Description of the task
Restate the full set of records exactly, word for word.

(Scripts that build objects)
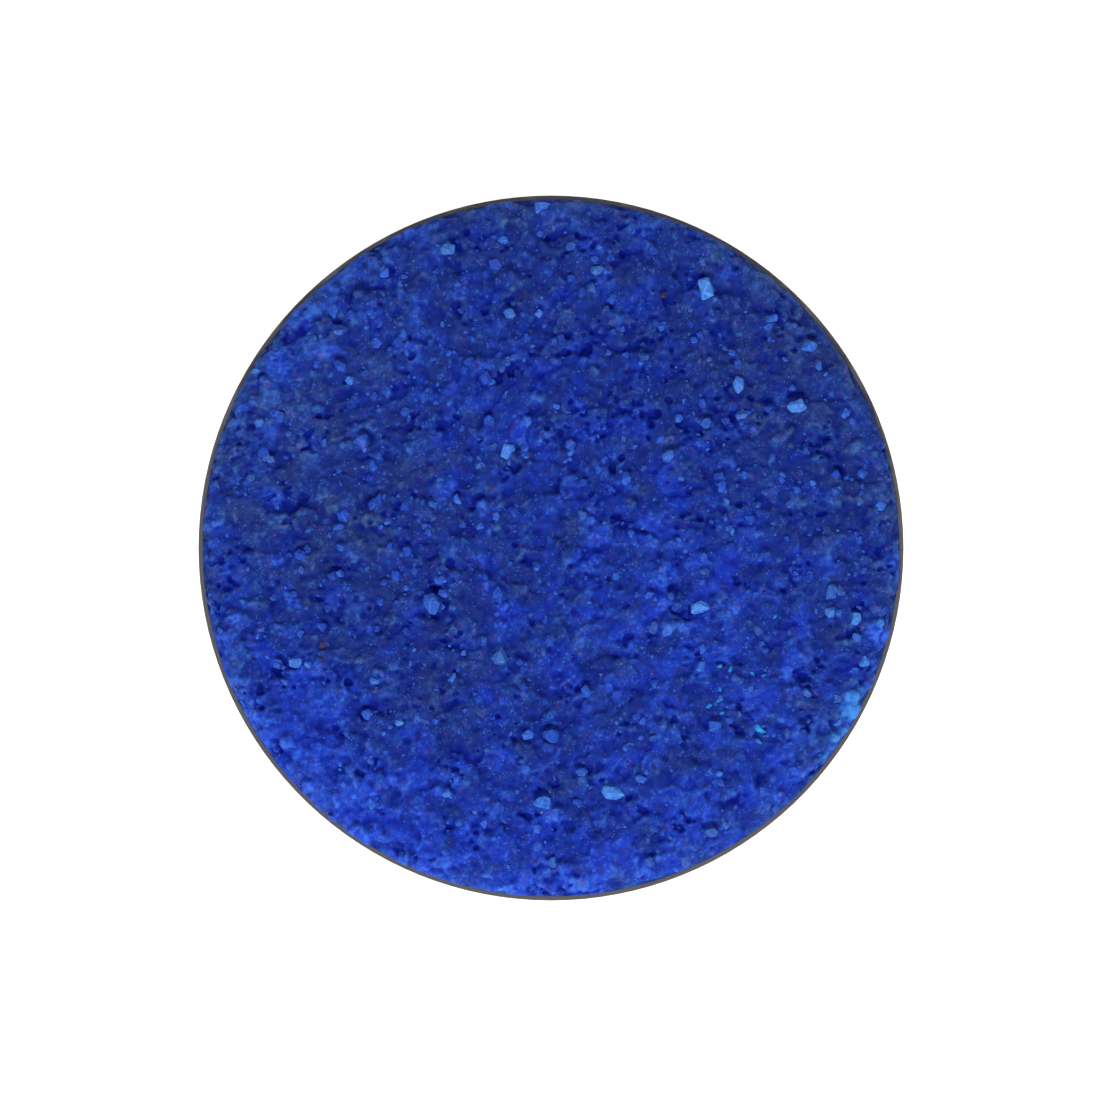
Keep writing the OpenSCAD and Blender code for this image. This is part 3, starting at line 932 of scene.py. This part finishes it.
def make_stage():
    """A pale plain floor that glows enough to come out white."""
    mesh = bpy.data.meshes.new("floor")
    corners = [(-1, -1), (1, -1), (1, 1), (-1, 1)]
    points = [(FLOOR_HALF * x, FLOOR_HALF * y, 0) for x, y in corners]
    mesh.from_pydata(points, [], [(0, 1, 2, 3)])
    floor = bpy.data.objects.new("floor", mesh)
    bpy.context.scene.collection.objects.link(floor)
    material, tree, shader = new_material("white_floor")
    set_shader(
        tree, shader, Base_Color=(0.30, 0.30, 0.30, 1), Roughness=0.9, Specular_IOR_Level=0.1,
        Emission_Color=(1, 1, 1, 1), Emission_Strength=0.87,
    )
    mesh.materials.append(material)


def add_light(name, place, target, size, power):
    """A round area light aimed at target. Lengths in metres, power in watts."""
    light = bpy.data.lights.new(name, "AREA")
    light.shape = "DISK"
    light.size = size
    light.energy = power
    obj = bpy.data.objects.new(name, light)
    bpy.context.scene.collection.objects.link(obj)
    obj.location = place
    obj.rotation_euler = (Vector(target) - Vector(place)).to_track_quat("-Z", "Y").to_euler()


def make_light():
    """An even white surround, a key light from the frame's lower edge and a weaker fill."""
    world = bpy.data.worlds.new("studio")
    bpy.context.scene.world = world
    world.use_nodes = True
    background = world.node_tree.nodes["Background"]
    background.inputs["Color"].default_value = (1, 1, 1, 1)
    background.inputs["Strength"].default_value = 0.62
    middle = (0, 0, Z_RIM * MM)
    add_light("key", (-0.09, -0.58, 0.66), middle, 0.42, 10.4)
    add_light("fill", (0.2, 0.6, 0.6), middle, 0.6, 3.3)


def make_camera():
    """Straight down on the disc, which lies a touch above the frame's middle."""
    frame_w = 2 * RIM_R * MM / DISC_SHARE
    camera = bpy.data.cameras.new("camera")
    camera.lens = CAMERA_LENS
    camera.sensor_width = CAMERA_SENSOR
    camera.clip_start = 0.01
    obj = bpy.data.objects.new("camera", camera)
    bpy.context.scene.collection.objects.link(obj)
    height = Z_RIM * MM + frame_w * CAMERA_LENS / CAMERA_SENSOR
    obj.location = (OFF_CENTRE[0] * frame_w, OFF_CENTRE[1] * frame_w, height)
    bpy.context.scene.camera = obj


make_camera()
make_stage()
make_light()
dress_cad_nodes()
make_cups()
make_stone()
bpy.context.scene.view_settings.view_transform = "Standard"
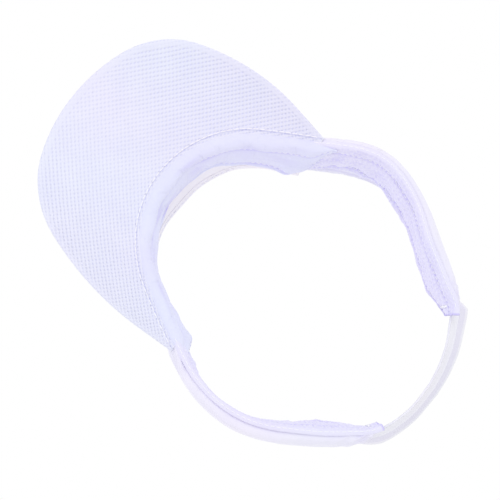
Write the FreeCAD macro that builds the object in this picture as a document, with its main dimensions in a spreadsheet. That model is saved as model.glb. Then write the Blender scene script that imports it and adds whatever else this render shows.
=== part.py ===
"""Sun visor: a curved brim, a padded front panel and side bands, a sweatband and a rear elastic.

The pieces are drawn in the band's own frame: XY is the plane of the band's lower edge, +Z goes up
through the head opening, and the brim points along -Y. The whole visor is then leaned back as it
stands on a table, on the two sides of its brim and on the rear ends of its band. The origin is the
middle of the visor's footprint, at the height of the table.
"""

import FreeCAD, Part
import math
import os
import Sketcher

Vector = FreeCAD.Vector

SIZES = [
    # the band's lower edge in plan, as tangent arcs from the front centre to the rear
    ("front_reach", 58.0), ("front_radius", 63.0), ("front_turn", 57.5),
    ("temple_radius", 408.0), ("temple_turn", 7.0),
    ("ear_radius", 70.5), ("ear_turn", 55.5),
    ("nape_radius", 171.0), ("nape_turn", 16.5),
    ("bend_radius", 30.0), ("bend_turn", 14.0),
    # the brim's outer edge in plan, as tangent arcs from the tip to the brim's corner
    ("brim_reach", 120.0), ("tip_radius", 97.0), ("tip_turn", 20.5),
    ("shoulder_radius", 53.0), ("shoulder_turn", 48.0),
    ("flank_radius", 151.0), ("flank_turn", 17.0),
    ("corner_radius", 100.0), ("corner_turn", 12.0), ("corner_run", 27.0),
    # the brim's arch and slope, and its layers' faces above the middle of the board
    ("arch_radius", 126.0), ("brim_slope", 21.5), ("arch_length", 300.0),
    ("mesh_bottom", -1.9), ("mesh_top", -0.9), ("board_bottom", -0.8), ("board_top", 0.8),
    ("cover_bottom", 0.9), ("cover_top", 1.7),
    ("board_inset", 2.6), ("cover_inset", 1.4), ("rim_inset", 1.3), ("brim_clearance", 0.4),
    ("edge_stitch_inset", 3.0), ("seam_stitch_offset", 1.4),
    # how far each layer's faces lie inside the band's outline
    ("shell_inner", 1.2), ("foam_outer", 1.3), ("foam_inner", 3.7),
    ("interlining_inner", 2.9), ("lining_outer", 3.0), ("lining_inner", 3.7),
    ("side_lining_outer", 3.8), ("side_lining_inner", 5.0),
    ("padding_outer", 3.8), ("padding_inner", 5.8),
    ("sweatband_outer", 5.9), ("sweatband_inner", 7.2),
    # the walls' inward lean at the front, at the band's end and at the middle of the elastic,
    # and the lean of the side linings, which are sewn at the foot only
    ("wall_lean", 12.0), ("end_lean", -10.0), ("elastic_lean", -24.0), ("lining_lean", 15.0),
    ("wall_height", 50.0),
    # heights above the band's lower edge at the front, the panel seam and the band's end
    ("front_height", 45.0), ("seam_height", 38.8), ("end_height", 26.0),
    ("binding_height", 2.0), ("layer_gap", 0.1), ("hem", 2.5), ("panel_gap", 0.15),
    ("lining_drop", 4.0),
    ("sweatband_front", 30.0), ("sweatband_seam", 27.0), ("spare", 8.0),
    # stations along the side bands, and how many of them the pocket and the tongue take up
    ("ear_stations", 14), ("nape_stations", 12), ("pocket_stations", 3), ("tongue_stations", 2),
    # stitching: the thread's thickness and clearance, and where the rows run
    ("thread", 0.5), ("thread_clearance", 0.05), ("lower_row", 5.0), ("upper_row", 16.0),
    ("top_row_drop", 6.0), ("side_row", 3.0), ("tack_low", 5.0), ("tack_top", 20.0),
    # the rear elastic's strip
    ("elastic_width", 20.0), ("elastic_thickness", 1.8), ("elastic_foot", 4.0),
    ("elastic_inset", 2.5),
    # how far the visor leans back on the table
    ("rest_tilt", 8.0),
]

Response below
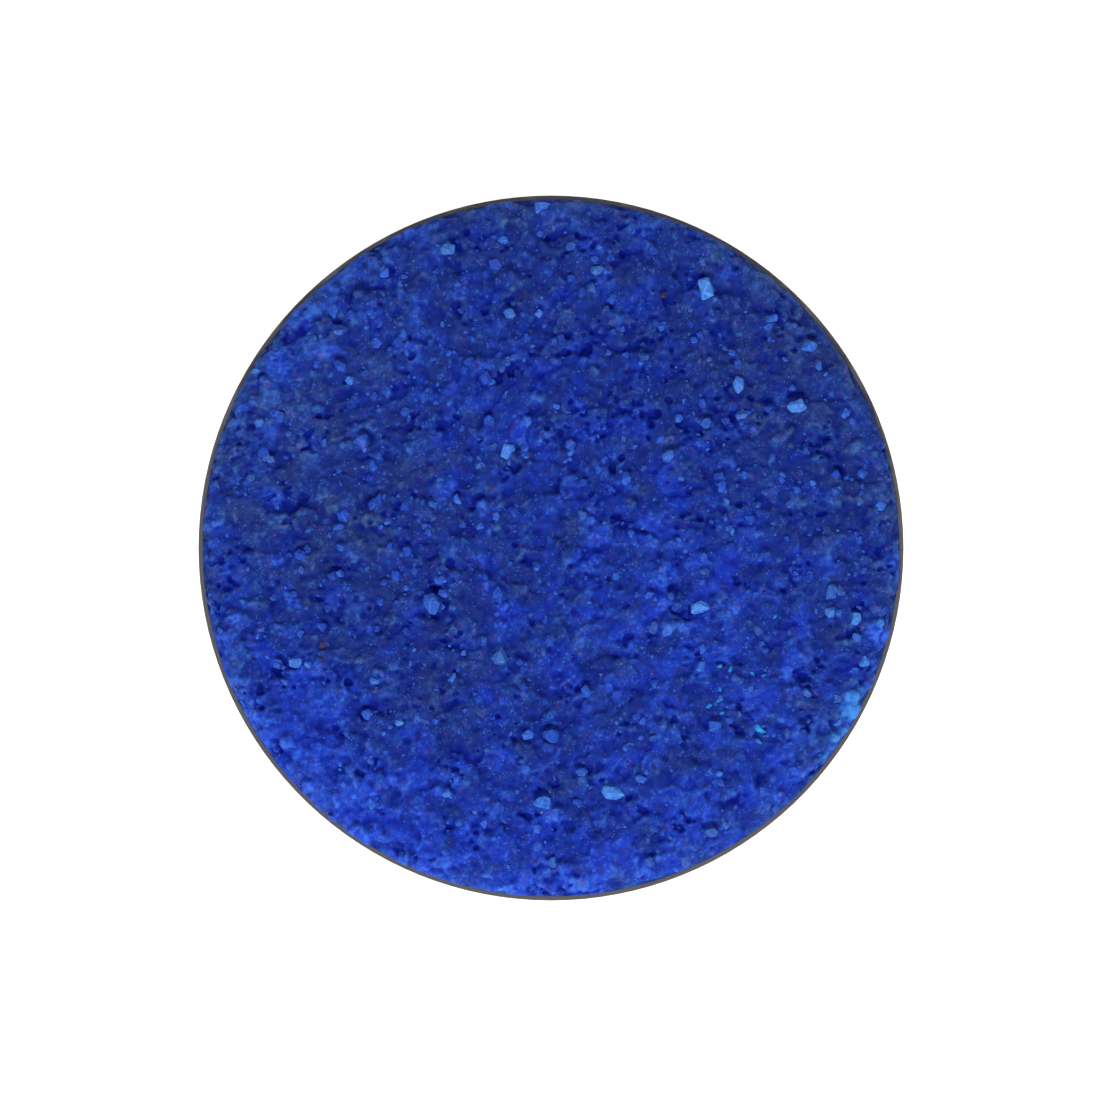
Keep writing the OpenSCAD and Blender code for this image. This is part 3, starting at line 932 of scene.py. This part finishes it.
def make_stage():
    """A pale plain floor that glows enough to come out white."""
    mesh = bpy.data.meshes.new("floor")
    corners = [(-1, -1), (1, -1), (1, 1), (-1, 1)]
    points = [(FLOOR_HALF * x, FLOOR_HALF * y, 0) for x, y in corners]
    mesh.from_pydata(points, [], [(0, 1, 2, 3)])
    floor = bpy.data.objects.new("floor", mesh)
    bpy.context.scene.collection.objects.link(floor)
    material, tree, shader = new_material("white_floor")
    set_shader(
        tree, shader, Base_Color=(0.30, 0.30, 0.30, 1), Roughness=0.9, Specular_IOR_Level=0.1,
        Emission_Color=(1, 1, 1, 1), Emission_Strength=0.87,
    )
    mesh.materials.append(material)


def add_light(name, place, target, size, power):
    """A round area light aimed at target. Lengths in metres, power in watts."""
    light = bpy.data.lights.new(name, "AREA")
    light.shape = "DISK"
    light.size = size
    light.energy = power
    obj = bpy.data.objects.new(name, light)
    bpy.context.scene.collection.objects.link(obj)
    obj.location = place
    obj.rotation_euler = (Vector(target) - Vector(place)).to_track_quat("-Z", "Y").to_euler()


def make_light():
    """An even white surround, a key light from the frame's lower edge and a weaker fill."""
    world = bpy.data.worlds.new("studio")
    bpy.context.scene.world = world
    world.use_nodes = True
    background = world.node_tree.nodes["Background"]
    background.inputs["Color"].default_value = (1, 1, 1, 1)
    background.inputs["Strength"].default_value = 0.62
    middle = (0, 0, Z_RIM * MM)
    add_light("key", (-0.09, -0.58, 0.66), middle, 0.42, 10.4)
    add_light("fill", (0.2, 0.6, 0.6), middle, 0.6, 3.3)


def make_camera():
    """Straight down on the disc, which lies a touch above the frame's middle."""
    frame_w = 2 * RIM_R * MM / DISC_SHARE
    camera = bpy.data.cameras.new("camera")
    camera.lens = CAMERA_LENS
    camera.sensor_width = CAMERA_SENSOR
    camera.clip_start = 0.01
    obj = bpy.data.objects.new("camera", camera)
    bpy.context.scene.collection.objects.link(obj)
    height = Z_RIM * MM + frame_w * CAMERA_LENS / CAMERA_SENSOR
    obj.location = (OFF_CENTRE[0] * frame_w, OFF_CENTRE[1] * frame_w, height)
    bpy.context.scene.camera = obj


make_camera()
make_stage()
make_light()
dress_cad_nodes()
make_cups()
make_stone()
bpy.context.scene.view_settings.view_transform = "Standard"
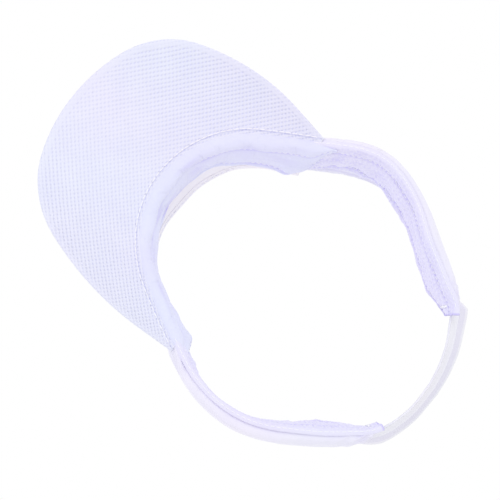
Write the FreeCAD macro that builds the object in this picture as a document, with its main dimensions in a spreadsheet. That model is saved as model.glb. Then write the Blender scene script that imports it and adds whatever else this render shows.
=== part.py ===
"""Sun visor: a curved brim, a padded front panel and side bands, a sweatband and a rear elastic.

The pieces are drawn in the band's own frame: XY is the plane of the band's lower edge, +Z goes up
through the head opening, and the brim points along -Y. The whole visor is then leaned back as it
stands on a table, on the two sides of its brim and on the rear ends of its band. The origin is the
middle of the visor's footprint, at the height of the table.
"""

import FreeCAD, Part
import math
import os
import Sketcher

Vector = FreeCAD.Vector

SIZES = [
    # the band's lower edge in plan, as tangent arcs from the front centre to the rear
    ("front_reach", 58.0), ("front_radius", 63.0), ("front_turn", 57.5),
    ("temple_radius", 408.0), ("temple_turn", 7.0),
    ("ear_radius", 70.5), ("ear_turn", 55.5),
    ("nape_radius", 171.0), ("nape_turn", 16.5),
    ("bend_radius", 30.0), ("bend_turn", 14.0),
    # the brim's outer edge in plan, as tangent arcs from the tip to the brim's corner
    ("brim_reach", 120.0), ("tip_radius", 97.0), ("tip_turn", 20.5),
    ("shoulder_radius", 53.0), ("shoulder_turn", 48.0),
    ("flank_radius", 151.0), ("flank_turn", 17.0),
    ("corner_radius", 100.0), ("corner_turn", 12.0), ("corner_run", 27.0),
    # the brim's arch and slope, and its layers' faces above the middle of the board
    ("arch_radius", 126.0), ("brim_slope", 21.5), ("arch_length", 300.0),
    ("mesh_bottom", -1.9), ("mesh_top", -0.9), ("board_bottom", -0.8), ("board_top", 0.8),
    ("cover_bottom", 0.9), ("cover_top", 1.7),
    ("board_inset", 2.6), ("cover_inset", 1.4), ("rim_inset", 1.3), ("brim_clearance", 0.4),
    ("edge_stitch_inset", 3.0), ("seam_stitch_offset", 1.4),
    # how far each layer's faces lie inside the band's outline
    ("shell_inner", 1.2), ("foam_outer", 1.3), ("foam_inner", 3.7),
    ("interlining_inner", 2.9), ("lining_outer", 3.0), ("lining_inner", 3.7),
    ("side_lining_outer", 3.8), ("side_lining_inner", 5.0),
    ("padding_outer", 3.8), ("padding_inner", 5.8),
    ("sweatband_outer", 5.9), ("sweatband_inner", 7.2),
    # the walls' inward lean at the front, at the band's end and at the middle of the elastic,
    # and the lean of the side linings, which are sewn at the foot only
    ("wall_lean", 12.0), ("end_lean", -10.0), ("elastic_lean", -24.0), ("lining_lean", 15.0),
    ("wall_height", 50.0),
    # heights above the band's lower edge at the front, the panel seam and the band's end
    ("front_height", 45.0), ("seam_height", 38.8), ("end_height", 26.0),
    ("binding_height", 2.0), ("layer_gap", 0.1), ("hem", 2.5), ("panel_gap", 0.15),
    ("lining_drop", 4.0),
    ("sweatband_front", 30.0), ("sweatband_seam", 27.0), ("spare", 8.0),
    # stations along the side bands, and how many of them the pocket and the tongue take up
    ("ear_stations", 14), ("nape_stations", 12), ("pocket_stations", 3), ("tongue_stations", 2),
    # stitching: the thread's thickness and clearance, and where the rows run
    ("thread", 0.5), ("thread_clearance", 0.05), ("lower_row", 5.0), ("upper_row", 16.0),
    ("top_row_drop", 6.0), ("side_row", 3.0), ("tack_low", 5.0), ("tack_top", 20.0),
    # the rear elastic's strip
    ("elastic_width", 20.0), ("elastic_thickness", 1.8), ("elastic_foot", 4.0),
    ("elastic_inset", 2.5),
    # how far the visor leans back on the table
    ("rest_tilt", 8.0),
]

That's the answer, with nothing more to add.